You know, when you're 23 and you get pissed, I mean drunk, you can just go crazy and it's all right. But if you're 43 and you do it, it's like your best friend's mother who used to come in pissed and everybody was really embarrassed. It just doesn't go down well, you know, after a certain age.

Whatever I'm already doing becomes enhanced when I smoke pot. It can also be demotivating, because if I'm not doing anything and I smoke a joint, it enhances just sitting in a chair. Then I don't even want to get up to change a record. That might not be a bad thing, but you have to get things done once in a while.

I've done lots of songs for film soundtracks and things like that-stuff I'm not ashamed of, but that doesn't represent my legacy with the Pretenders...I think domesticity certainly doesn't make it easy to write, you know, because you've got a lot of distractions and I think a writer is always looking for distractions.

The cliché of that sort of wasted, renegade, drugged-out musician of the '70s is kind of dead and gone now. And I suppose that a lot of people still keep relying on that, or some kind of image to perpetuate something that they think they're supposed to sound like. But that kind of takes you away from real inspiration and, you know, real artistic discovery of the individual.

The thing about Janis is that she just looked so unique, an ugly duckling dressed as a princess, fearlessly so. Seeing her live was like watching a boxing match. Her performance was so in your face and electrifying that it really put you right there in the moment. There you were living your nice little life in the suburbs and suddenly there was this train wreck, and it was Janis.

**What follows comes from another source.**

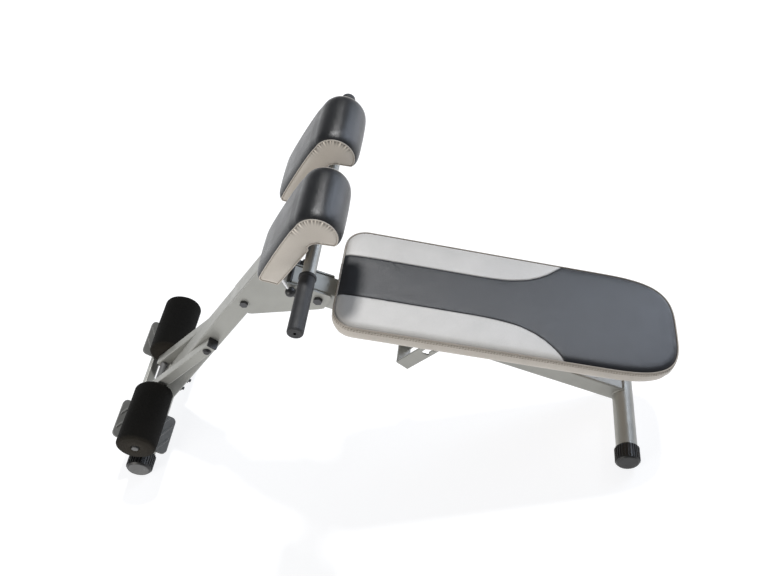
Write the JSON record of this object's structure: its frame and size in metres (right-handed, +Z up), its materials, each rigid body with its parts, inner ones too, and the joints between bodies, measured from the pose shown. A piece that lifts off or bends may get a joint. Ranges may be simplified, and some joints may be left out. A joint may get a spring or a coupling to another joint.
{
  "type": "decline sit up bench",
  "caption": "Folding decline sit up bench with split thigh pads, foam rollers, foot plates and a tilting padded board on a steel A-frame.",
  "frame": {"origin": "floor level, under the centre of the overall box, with the frame unfolded for use", "axes": "+X from the foot plates and rollers to the head end of the padded board, +Y across the bench towards the side away from the clamp lever, +Z up"},
  "size_m": [1.3163, 0.67, 0.8156],
  "materials": {
    "frame_paint": "satin",
    "cap_rubber": "matte",
    "grip_rubber": "matte",
    "foam": "matte",
    "plate_plastic": "matte",
    "black_plastic": "satin",
    "dark_steel": "satin",
    "bright_steel": "brushed",
    "plywood": "matte",
    "black_vinyl": "satin",
    "grey_vinyl": "satin"
  },
  "bodies": {
    "base_frame": {"front_stabilizer": "frame_paint", "front_cap_near": "cap_rubber", "front_cap_far": "cap_rubber", "post": "frame_paint", "post_bush": "black_plastic", "gusset_near": "frame_paint", "gusset_far": "frame_paint", "gusset_bolts": "dark_steel", "fold_pivot_bolt": "dark_steel", "arm_pivot_bolt": "dark_steel", "footrest_bracket": "frame_paint", "footrest_bolts": "dark_steel", "foot_plate_near": "plate_plastic", "foot_plate_far": "plate_plastic", "foot_plate_screws": "dark_steel"},
    "roller_carriage": {"arm_near": "frame_paint", "arm_far": "frame_paint", "arm_plugs": "black_plastic", "roller_axle": "bright_steel"},
    "near_roller": {"roller_near": "foam"},
    "far_roller": {"roller_far": "foam"},
    "thigh_support": {"inner_tube": "frame_paint", "inner_tube_plug": "black_plastic", "handle_bar": "frame_paint", "grip_near": "grip_rubber", "grip_far": "grip_rubber", "pad_rails": "frame_paint", "thigh_board_near": "plywood", "thigh_board_far": "plywood", "thigh_pad_near": "black_vinyl", "thigh_pad_far": "black_vinyl"},
    "clamp": {"clamp_lever": "bright_steel", "lever_ball": "black_plastic"},
    "bench_frame": {"long_tube": "frame_paint", "long_tube_plug": "black_plastic", "rear_stabilizer": "frame_paint", "rear_cap_near": "cap_rubber", "rear_cap_far": "cap_rubber", "backrest_pivot_bolt": "dark_steel", "prop_pin": "bright_steel"},
    "knob": {"fold_knob": "black_plastic"},
    "backrest": {"bench_board": "plywood", "bench_pad": "grey_vinyl", "hinge_brackets": "dark_steel", "prop_channel": "dark_steel", "prop_top_pin": "bright_steel"},
    "prop": {"prop_bracket": "frame_paint"}
  },
  "joints": [
    {"name": "fold", "type": "hinge", "parent": "base_frame", "child": "bench_frame", "pos_m": [-0.13727, 0, 0.41822], "axis": [0, 1, 0], "range_deg": [0, 90]},
    {"name": "backrest_tilt", "type": "hinge", "parent": "bench_frame", "child": "backrest", "pos_m": [-0.09003, 0, 0.39105], "axis": [0, -1, 0], "range_deg": [0, 15]},
    {"name": "prop_swing", "type": "hinge", "parent": "backrest", "child": "prop", "pos_m": [0.19984, 0, 0.32554], "axis": [0, -1, 0], "range_deg": [0, 6.3]},
    {"name": "thigh_slide", "type": "slide", "parent": "base_frame", "child": "thigh_support", "axis": [0.6361, 0, 0.7716], "range_m": [-0.04, 0.06]},
    {"name": "clamp_turn", "type": "hinge", "parent": "base_frame", "child": "clamp", "pos_m": [-0.20729, -0.03, 0.52583], "axis": [0, 1, 0], "range_deg": [-35, 35]},
    {"name": "carriage_swing", "type": "hinge", "parent": "base_frame", "child": "roller_carriage", "pos_m": [-0.41815, 0, 0.27004], "axis": [0, 1, 0], "range_deg": [0, 35]},
    {"name": "near_roller_spin", "type": "hinge", "parent": "roller_carriage", "child": "near_roller", "pos_m": [-0.58467, -0.132, 0.12323], "axis": [0, 1, 0], "continuous": true},
    {"name": "far_roller_spin", "type": "hinge", "parent": "roller_carriage", "child": "far_roller", "pos_m": [-0.58467, 0.132, 0.12323], "axis": [0, 1, 0], "continuous": true},
    {"name": "knob_spin", "type": "hinge", "parent": "bench_frame", "child": "knob", "pos_m": [-0.17888, 0.04, 0.44215], "axis": [0, 1, 0], "continuous": true}
  ],
  "couplings": [
    {"joint": "prop_swing", "follows": "backrest_tilt", "ratio": 0.42}
  ]
}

For my 21st birthday, I think my mother wanted to give me a watch, or something, you know, some kind of traditional thing. And I said, "Well, if you're going to buy me something, there's a Gibson Melody Maker guitar advertised in the paper for 60 dollars. Do you think I could have that?" And I think that she was very disappointed that at 21 I was still messing around with that sort of thing. She didn't understand what it was all about. But now she understands it, and likes it.